Directions for this task =>
Transcribe the records exactly from the line with "listed in model.json." to the end, both included.

+--

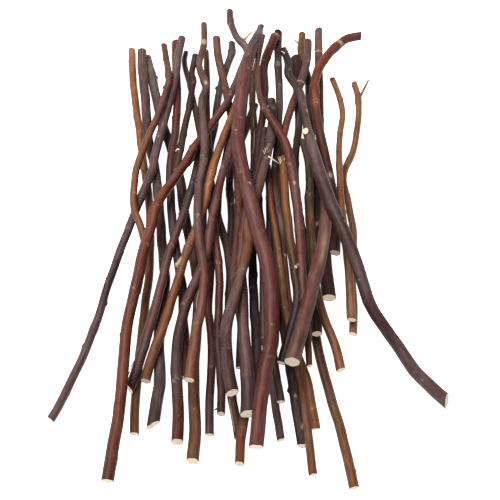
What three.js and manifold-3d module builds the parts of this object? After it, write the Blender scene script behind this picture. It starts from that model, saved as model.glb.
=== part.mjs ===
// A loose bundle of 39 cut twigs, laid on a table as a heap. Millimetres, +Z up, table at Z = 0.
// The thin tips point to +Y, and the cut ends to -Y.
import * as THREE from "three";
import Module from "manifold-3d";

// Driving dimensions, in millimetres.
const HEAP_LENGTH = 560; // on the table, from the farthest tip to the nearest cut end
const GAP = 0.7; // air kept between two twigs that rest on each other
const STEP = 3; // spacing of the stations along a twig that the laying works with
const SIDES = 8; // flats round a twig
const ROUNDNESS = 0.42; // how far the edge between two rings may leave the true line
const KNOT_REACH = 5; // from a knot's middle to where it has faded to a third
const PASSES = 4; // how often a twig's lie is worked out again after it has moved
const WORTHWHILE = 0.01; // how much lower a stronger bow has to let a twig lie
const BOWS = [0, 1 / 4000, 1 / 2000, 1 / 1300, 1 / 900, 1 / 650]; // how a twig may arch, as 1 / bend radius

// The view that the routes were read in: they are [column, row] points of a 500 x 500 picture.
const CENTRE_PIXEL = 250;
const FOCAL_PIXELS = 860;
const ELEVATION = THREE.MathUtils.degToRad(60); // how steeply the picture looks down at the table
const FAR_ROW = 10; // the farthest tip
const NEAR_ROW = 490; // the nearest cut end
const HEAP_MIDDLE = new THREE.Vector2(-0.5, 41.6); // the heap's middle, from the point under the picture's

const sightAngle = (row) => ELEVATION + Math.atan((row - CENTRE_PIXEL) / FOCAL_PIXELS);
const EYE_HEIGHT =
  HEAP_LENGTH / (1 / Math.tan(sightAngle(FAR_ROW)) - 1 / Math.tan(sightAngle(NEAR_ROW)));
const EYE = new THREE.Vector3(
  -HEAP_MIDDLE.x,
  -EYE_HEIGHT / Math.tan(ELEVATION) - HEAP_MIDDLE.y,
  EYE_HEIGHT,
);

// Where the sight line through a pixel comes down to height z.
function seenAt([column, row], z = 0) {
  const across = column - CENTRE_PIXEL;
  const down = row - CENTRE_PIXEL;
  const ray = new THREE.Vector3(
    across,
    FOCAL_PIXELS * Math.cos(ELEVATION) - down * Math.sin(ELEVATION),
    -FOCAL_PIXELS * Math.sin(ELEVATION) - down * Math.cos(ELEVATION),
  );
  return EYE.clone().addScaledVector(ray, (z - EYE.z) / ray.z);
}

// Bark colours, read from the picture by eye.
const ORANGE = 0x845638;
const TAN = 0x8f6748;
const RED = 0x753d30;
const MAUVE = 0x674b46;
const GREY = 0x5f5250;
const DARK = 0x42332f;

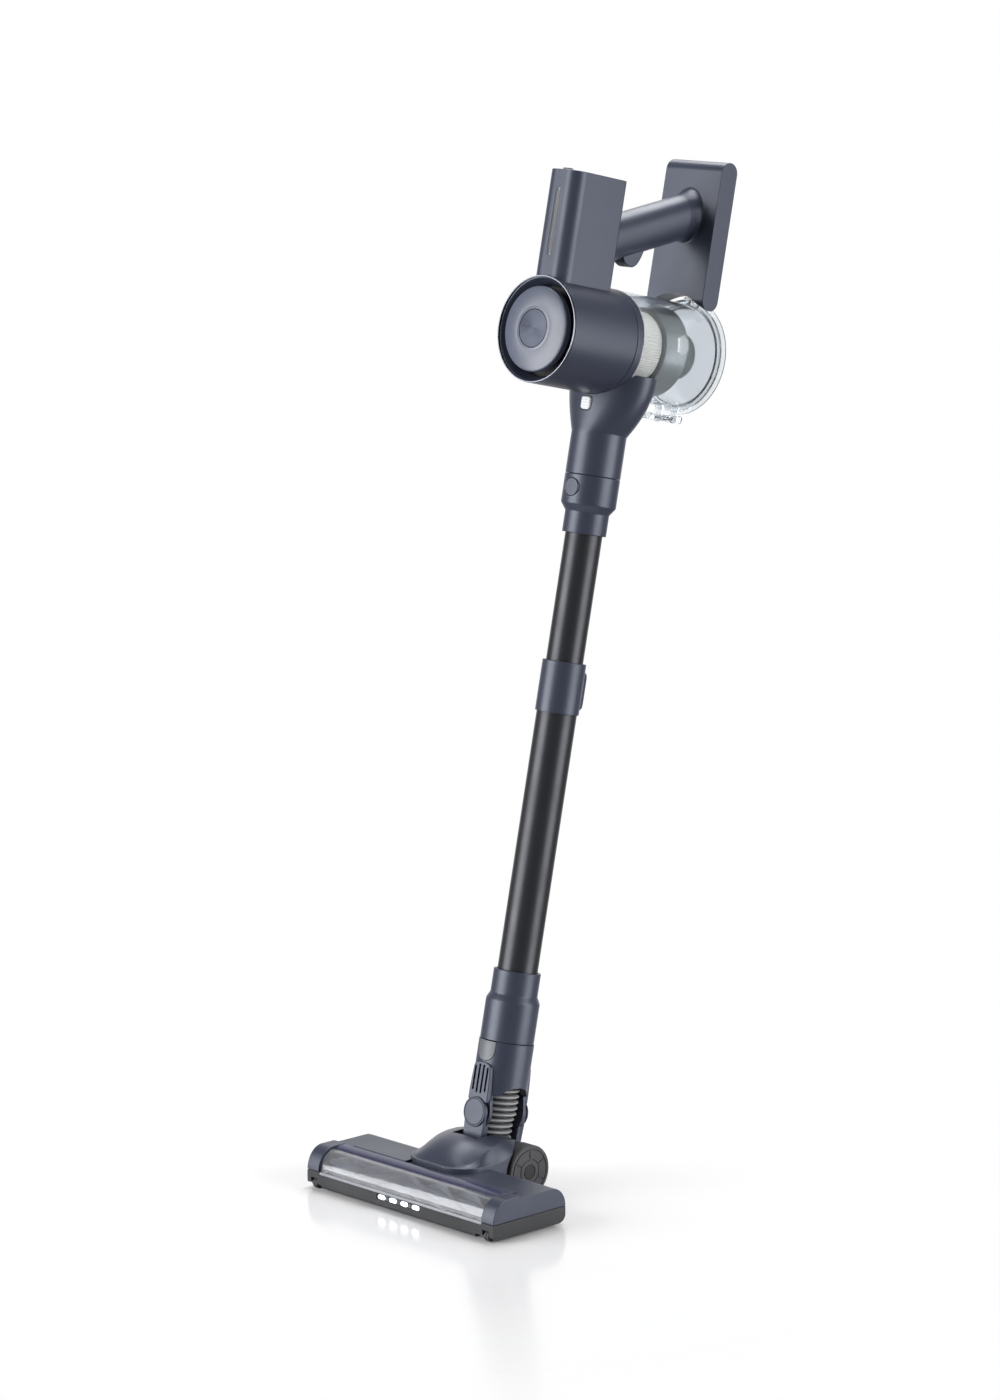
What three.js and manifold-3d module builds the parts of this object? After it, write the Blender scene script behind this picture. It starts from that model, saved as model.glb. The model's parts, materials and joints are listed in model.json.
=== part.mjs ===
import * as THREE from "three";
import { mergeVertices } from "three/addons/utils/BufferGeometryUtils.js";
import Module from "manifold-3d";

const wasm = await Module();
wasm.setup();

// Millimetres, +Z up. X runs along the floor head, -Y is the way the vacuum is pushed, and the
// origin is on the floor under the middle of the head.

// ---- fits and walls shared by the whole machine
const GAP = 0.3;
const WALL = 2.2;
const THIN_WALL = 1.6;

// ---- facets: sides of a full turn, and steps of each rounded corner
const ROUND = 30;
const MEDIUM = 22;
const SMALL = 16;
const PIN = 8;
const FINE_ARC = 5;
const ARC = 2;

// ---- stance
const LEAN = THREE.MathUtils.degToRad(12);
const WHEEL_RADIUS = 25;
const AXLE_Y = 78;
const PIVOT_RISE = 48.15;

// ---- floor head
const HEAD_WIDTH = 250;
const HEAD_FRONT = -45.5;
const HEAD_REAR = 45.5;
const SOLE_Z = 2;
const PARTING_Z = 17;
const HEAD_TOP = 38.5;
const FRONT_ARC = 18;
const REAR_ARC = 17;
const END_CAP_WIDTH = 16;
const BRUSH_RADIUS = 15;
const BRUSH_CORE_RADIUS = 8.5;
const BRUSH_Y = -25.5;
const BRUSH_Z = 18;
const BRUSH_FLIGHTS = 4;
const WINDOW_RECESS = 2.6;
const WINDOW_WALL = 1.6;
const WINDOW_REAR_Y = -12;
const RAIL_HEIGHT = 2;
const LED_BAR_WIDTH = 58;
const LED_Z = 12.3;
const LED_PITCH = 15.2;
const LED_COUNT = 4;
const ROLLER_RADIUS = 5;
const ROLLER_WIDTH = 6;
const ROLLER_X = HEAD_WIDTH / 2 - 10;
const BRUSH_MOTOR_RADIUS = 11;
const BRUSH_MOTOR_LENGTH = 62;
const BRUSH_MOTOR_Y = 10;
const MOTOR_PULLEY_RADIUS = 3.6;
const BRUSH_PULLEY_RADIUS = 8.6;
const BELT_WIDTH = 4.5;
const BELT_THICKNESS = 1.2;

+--

Reply to the task =>
What three.js and manifold-3d module builds the parts of this object? After it, write the Blender scene script behind this picture. It starts from that model, saved as model.glb. The model's parts, materials and joints are listed in model.json.
=== part.mjs ===
import * as THREE from "three";
import { mergeVertices } from "three/addons/utils/BufferGeometryUtils.js";
import Module from "manifold-3d";

const wasm = await Module();
wasm.setup();

// Millimetres, +Z up. X runs along the floor head, -Y is the way the vacuum is pushed, and the
// origin is on the floor under the middle of the head.

// ---- fits and walls shared by the whole machine
const GAP = 0.3;
const WALL = 2.2;
const THIN_WALL = 1.6;

// ---- facets: sides of a full turn, and steps of each rounded corner
const ROUND = 30;
const MEDIUM = 22;
const SMALL = 16;
const PIN = 8;
const FINE_ARC = 5;
const ARC = 2;

// ---- stance
const LEAN = THREE.MathUtils.degToRad(12);
const WHEEL_RADIUS = 25;
const AXLE_Y = 78;
const PIVOT_RISE = 48.15;

// ---- floor head
const HEAD_WIDTH = 250;
const HEAD_FRONT = -45.5;
const HEAD_REAR = 45.5;
const SOLE_Z = 2;
const PARTING_Z = 17;
const HEAD_TOP = 38.5;
const FRONT_ARC = 18;
const REAR_ARC = 17;
const END_CAP_WIDTH = 16;
const BRUSH_RADIUS = 15;
const BRUSH_CORE_RADIUS = 8.5;
const BRUSH_Y = -25.5;
const BRUSH_Z = 18;
const BRUSH_FLIGHTS = 4;
const WINDOW_RECESS = 2.6;
const WINDOW_WALL = 1.6;
const WINDOW_REAR_Y = -12;
const RAIL_HEIGHT = 2;
const LED_BAR_WIDTH = 58;
const LED_Z = 12.3;
const LED_PITCH = 15.2;
const LED_COUNT = 4;
const ROLLER_RADIUS = 5;
const ROLLER_WIDTH = 6;
const ROLLER_X = HEAD_WIDTH / 2 - 10;
const BRUSH_MOTOR_RADIUS = 11;
const BRUSH_MOTOR_LENGTH = 62;
const BRUSH_MOTOR_Y = 10;
const MOTOR_PULLEY_RADIUS = 3.6;
const BRUSH_PULLEY_RADIUS = 8.6;
const BELT_WIDTH = 4.5;
const BELT_THICKNESS = 1.2;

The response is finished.